*Task to complete:*
Scan the listing and work out how many lines contain the word "True". Nothing but the number should be given.

====== Given information ======

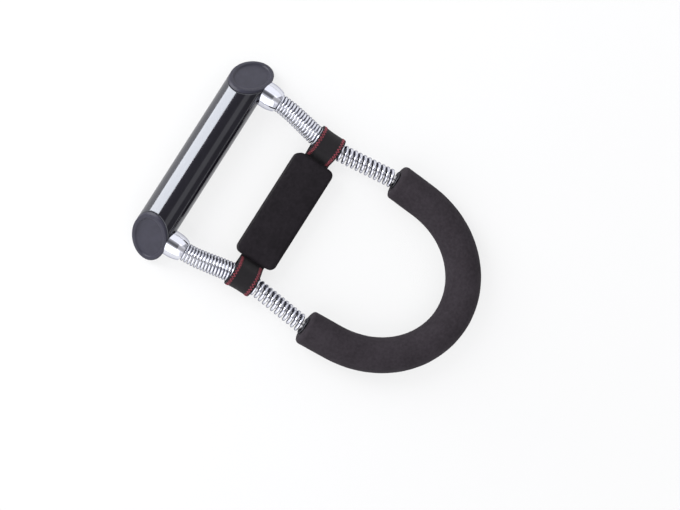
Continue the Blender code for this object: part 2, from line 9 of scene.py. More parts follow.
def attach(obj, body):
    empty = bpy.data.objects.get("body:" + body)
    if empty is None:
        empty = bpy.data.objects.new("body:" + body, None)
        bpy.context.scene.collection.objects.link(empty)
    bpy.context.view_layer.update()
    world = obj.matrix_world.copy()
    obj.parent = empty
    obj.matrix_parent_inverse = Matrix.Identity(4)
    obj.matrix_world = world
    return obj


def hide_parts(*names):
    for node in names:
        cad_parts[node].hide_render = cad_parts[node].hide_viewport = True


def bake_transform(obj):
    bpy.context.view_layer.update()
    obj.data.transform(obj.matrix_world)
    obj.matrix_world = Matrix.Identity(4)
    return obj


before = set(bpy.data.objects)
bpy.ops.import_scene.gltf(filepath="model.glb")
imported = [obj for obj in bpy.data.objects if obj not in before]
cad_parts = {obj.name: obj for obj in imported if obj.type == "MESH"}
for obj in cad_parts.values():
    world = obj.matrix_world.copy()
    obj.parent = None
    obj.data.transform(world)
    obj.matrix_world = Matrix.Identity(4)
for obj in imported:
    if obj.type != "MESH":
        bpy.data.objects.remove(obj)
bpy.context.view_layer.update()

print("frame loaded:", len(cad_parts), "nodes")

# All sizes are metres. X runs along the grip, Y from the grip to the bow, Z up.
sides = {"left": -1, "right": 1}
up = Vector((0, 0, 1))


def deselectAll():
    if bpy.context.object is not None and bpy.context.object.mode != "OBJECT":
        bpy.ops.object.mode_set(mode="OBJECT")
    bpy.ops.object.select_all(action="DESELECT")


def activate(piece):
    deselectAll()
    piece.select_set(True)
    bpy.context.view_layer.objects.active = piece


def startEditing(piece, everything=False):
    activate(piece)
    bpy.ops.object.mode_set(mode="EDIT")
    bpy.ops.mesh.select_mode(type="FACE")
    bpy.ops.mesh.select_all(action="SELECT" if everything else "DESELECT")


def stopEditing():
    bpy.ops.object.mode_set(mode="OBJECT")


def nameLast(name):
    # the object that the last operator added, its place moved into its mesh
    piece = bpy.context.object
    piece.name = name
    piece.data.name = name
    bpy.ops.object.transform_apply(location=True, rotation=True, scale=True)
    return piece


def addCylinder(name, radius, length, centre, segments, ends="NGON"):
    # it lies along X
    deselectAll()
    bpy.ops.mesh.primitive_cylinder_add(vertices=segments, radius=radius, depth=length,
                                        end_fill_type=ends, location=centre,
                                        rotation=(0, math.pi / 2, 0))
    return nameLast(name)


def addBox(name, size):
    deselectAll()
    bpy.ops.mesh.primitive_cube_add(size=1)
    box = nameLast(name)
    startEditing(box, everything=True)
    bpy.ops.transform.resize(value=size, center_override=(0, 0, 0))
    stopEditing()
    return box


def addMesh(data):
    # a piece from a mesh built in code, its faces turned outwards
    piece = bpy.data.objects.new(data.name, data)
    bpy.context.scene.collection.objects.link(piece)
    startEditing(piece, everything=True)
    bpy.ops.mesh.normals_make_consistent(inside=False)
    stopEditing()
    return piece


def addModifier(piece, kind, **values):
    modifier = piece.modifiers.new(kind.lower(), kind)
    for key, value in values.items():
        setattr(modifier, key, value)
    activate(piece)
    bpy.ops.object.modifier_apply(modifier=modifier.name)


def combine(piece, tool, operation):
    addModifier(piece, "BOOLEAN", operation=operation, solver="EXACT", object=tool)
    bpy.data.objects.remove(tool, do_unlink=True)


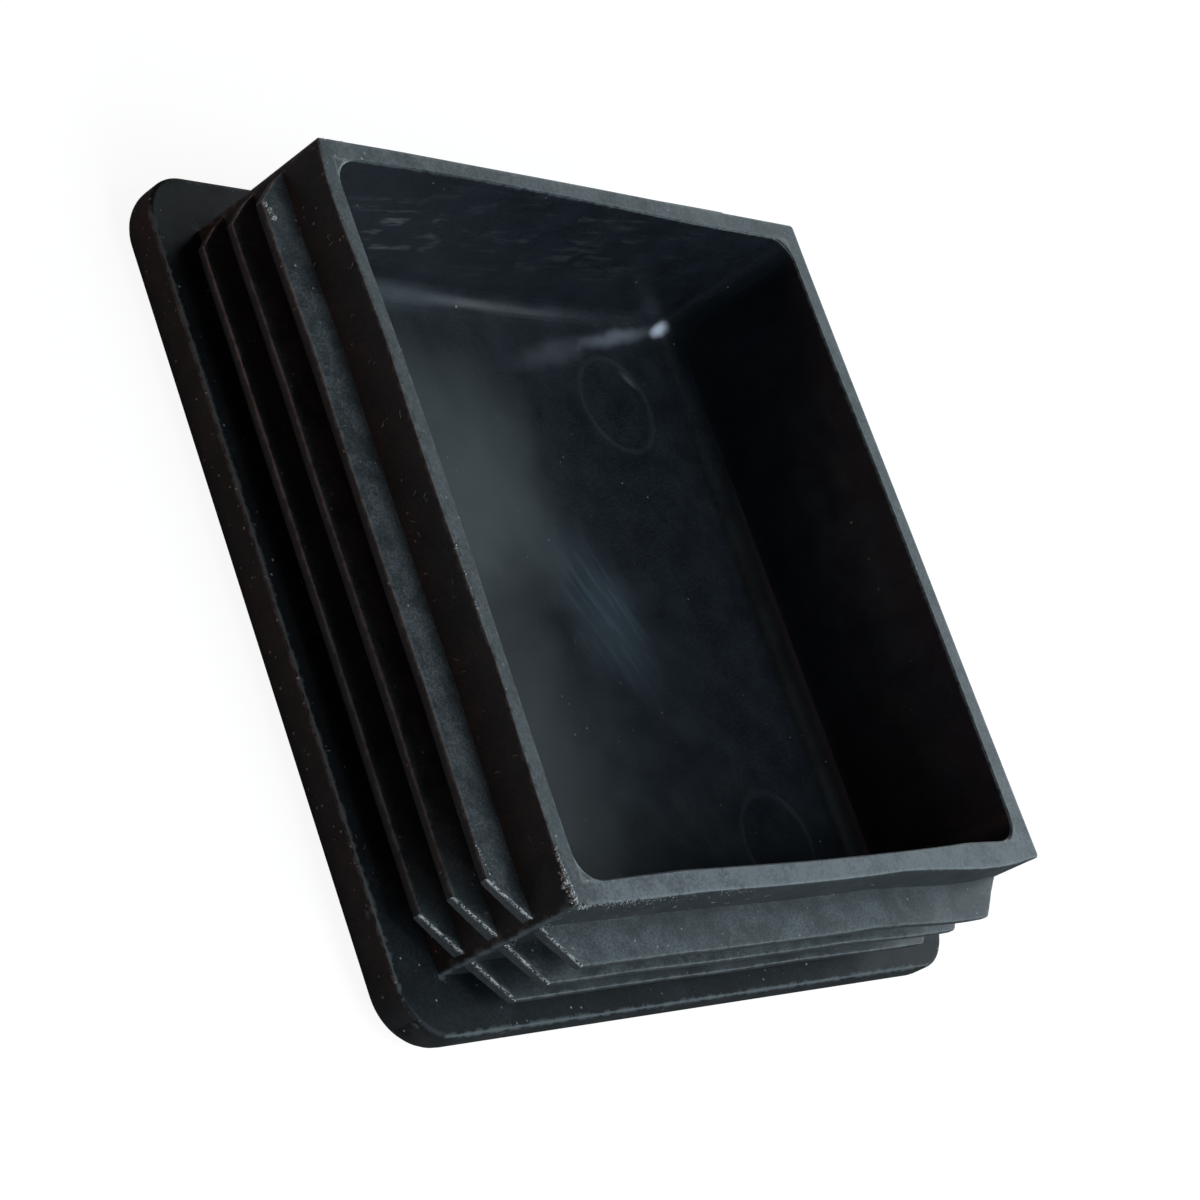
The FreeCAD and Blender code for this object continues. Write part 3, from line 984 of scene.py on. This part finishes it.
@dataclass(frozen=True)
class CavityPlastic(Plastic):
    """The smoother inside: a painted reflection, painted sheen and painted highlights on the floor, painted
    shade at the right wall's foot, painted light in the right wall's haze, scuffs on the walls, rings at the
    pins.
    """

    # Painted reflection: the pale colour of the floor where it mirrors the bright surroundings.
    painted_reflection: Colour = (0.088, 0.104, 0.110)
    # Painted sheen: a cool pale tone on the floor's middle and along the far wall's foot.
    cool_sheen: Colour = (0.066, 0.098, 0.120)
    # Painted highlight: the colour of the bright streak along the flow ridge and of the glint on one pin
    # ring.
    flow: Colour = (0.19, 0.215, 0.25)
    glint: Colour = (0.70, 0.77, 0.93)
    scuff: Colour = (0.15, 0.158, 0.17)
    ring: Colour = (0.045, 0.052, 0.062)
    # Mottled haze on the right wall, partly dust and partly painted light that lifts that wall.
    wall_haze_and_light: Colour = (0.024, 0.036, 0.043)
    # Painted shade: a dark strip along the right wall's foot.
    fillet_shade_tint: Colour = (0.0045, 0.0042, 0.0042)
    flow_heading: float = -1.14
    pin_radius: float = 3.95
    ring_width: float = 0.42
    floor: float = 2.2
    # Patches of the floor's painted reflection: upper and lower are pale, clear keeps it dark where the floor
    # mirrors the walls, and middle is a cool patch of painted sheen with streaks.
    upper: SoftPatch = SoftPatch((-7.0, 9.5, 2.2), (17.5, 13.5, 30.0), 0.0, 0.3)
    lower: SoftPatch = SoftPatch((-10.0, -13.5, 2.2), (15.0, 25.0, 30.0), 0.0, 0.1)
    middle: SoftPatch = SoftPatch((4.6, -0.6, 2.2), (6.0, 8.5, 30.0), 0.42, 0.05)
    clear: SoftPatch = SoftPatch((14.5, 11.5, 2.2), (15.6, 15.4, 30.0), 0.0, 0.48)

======
====== Given information ======

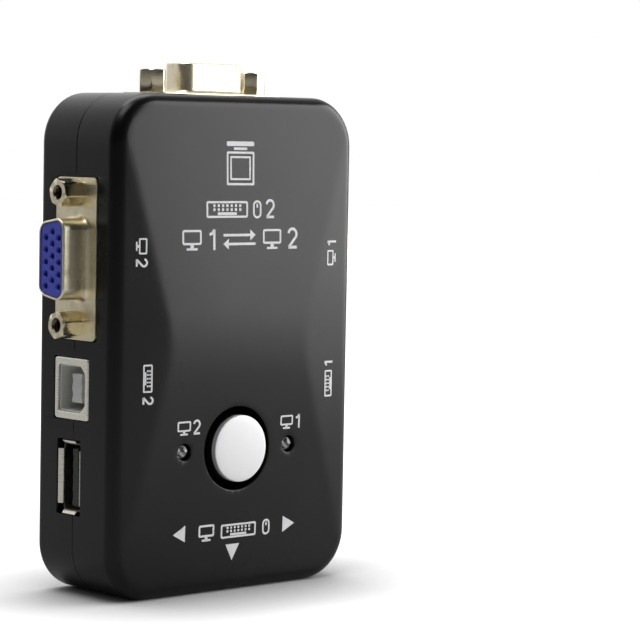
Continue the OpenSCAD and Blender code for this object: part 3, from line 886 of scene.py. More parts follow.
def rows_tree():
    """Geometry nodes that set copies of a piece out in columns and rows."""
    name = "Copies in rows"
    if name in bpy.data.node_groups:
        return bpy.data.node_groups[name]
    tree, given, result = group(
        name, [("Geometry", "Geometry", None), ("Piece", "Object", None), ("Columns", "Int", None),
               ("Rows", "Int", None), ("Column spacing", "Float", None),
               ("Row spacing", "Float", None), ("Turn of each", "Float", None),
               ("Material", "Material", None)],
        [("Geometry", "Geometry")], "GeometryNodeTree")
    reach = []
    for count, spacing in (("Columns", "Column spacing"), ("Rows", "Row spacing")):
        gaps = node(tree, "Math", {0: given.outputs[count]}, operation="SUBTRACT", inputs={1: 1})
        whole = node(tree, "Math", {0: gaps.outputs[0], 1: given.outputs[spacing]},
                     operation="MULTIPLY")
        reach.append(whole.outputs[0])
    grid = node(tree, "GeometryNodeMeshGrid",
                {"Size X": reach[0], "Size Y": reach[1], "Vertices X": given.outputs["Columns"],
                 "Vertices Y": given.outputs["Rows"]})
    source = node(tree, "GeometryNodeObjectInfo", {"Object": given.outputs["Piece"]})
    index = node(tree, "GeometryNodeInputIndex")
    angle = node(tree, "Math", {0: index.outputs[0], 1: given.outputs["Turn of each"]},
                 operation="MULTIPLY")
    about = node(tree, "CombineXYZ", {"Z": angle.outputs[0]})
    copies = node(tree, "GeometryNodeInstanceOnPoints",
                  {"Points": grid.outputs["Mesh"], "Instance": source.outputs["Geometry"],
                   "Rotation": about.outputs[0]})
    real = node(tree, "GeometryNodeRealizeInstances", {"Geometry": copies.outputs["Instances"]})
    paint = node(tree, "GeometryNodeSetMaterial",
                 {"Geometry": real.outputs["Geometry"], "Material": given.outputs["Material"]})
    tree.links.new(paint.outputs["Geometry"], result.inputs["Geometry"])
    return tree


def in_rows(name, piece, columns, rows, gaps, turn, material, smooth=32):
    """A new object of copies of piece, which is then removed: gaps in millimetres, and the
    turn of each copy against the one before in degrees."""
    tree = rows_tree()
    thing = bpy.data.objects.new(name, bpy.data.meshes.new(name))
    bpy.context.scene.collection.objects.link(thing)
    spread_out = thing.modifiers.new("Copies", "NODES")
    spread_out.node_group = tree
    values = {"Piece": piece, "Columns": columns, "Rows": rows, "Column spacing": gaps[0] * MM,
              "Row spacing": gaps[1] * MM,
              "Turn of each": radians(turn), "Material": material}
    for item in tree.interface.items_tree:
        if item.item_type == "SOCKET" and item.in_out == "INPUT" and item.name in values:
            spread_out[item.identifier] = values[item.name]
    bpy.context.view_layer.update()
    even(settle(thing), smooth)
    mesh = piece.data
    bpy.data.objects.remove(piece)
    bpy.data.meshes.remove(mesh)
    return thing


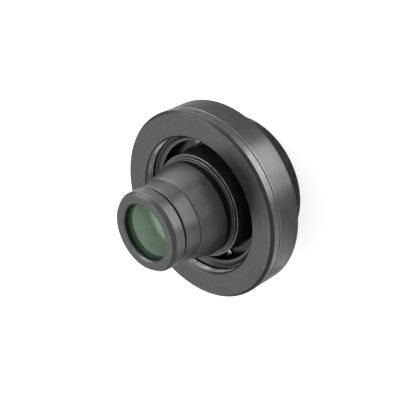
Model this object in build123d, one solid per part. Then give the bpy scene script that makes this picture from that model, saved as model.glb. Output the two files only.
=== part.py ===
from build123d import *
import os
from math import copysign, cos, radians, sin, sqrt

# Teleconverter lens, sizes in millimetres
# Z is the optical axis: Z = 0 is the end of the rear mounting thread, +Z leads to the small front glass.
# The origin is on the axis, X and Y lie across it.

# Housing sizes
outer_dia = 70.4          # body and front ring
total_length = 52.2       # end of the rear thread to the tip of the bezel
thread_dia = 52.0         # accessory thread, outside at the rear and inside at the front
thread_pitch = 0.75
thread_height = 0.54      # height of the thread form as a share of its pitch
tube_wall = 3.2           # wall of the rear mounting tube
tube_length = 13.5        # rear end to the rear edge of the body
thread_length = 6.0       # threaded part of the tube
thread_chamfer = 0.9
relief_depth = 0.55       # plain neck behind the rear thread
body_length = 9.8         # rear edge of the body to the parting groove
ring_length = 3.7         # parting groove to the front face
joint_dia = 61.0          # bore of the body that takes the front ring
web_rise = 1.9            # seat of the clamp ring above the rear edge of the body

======
====== Given information ======

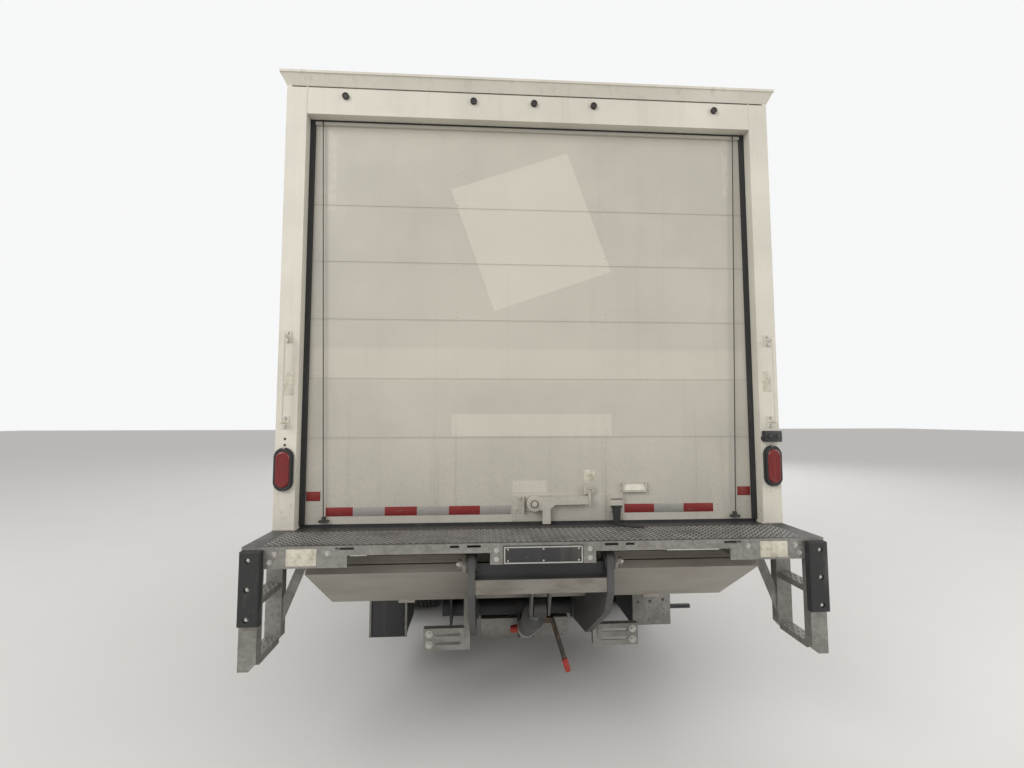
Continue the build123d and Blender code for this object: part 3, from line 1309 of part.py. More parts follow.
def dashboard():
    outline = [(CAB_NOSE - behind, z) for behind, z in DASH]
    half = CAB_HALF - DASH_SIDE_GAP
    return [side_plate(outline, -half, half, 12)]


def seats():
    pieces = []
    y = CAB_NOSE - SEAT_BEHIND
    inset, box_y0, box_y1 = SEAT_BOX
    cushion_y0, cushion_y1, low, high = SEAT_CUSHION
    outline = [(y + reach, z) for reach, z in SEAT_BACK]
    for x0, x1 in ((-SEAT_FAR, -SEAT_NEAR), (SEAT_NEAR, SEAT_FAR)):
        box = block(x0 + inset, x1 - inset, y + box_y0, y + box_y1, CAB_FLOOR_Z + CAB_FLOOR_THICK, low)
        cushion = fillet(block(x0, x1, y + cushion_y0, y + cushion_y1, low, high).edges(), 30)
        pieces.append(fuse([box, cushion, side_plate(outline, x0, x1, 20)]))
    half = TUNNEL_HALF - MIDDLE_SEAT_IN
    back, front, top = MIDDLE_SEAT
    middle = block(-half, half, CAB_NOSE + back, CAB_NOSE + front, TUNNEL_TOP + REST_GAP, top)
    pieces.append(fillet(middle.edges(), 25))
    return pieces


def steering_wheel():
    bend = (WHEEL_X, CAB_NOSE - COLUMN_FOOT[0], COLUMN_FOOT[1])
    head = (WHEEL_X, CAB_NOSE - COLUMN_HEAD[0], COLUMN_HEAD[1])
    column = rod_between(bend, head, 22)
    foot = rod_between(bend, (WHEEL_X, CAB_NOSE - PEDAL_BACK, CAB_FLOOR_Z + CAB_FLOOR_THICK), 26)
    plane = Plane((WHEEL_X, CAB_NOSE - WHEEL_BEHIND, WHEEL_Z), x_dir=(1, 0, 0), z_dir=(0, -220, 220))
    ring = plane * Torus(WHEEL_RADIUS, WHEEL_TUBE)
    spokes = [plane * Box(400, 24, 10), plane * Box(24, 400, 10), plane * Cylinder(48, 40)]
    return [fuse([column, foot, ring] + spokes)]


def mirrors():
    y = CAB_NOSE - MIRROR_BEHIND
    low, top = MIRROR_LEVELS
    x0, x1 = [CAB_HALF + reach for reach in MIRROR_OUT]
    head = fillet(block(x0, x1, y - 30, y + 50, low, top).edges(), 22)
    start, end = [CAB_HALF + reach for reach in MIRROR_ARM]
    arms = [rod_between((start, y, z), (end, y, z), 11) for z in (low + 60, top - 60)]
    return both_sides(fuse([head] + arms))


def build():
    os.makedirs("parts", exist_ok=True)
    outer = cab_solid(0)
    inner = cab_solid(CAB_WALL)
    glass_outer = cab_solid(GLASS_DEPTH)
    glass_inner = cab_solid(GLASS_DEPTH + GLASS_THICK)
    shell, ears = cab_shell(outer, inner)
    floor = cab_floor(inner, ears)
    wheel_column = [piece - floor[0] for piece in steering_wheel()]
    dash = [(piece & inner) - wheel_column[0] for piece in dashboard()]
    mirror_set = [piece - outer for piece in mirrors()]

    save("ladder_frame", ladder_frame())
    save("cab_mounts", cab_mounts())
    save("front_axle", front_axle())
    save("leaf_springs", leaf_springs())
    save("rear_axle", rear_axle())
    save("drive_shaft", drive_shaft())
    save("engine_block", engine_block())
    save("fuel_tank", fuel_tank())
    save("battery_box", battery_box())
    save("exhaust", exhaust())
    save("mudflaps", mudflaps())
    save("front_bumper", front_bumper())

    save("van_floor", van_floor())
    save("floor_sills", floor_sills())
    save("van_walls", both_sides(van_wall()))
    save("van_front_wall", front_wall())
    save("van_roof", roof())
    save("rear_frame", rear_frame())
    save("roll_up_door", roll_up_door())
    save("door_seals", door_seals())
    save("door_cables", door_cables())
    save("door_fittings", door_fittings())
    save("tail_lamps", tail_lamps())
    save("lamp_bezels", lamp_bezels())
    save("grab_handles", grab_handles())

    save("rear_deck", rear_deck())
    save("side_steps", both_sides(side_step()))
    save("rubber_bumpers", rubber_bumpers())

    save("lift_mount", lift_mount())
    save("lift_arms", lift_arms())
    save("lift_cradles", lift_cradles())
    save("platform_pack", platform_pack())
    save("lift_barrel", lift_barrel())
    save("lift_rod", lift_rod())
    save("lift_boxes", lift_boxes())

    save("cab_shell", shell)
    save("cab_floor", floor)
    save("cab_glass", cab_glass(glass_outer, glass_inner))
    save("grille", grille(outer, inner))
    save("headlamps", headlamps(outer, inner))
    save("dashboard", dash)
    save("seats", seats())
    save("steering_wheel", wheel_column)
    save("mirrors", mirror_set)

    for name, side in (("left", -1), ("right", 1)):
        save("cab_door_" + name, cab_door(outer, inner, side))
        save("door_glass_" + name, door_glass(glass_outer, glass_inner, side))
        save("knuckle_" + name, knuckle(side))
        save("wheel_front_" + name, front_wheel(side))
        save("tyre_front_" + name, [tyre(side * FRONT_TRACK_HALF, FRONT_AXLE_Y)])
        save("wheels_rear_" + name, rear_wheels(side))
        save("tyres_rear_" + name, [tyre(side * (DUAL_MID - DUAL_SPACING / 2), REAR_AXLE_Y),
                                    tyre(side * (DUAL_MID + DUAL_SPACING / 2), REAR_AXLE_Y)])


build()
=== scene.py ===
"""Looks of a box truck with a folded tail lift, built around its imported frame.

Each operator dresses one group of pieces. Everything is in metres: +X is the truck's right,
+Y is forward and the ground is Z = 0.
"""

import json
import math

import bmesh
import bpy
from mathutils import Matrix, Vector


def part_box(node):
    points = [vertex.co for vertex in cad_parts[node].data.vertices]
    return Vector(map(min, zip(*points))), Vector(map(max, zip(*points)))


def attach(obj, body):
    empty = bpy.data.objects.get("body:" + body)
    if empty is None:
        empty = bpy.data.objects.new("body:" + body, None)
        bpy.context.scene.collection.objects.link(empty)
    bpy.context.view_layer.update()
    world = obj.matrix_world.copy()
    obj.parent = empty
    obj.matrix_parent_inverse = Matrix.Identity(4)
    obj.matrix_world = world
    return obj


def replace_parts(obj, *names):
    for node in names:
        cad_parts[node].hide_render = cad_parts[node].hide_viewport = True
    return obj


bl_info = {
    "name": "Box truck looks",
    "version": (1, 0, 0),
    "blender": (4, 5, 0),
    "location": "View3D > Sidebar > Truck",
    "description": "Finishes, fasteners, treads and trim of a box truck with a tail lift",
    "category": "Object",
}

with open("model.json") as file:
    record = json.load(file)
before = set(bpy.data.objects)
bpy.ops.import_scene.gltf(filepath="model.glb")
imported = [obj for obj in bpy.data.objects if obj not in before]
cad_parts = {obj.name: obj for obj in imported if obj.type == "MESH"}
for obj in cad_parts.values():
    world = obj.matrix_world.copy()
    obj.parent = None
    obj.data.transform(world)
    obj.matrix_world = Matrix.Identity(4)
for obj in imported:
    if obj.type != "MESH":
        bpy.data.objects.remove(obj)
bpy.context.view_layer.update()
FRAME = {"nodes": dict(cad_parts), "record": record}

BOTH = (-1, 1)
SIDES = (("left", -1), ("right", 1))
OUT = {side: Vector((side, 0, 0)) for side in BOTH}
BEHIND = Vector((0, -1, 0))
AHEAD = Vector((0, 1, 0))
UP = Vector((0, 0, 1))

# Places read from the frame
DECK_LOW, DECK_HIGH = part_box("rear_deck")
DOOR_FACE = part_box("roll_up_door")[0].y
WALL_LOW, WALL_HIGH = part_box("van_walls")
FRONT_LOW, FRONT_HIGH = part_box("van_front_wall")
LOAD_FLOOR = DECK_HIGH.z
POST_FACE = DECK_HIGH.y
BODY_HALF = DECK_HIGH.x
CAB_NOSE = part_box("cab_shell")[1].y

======

*Task solution:*
9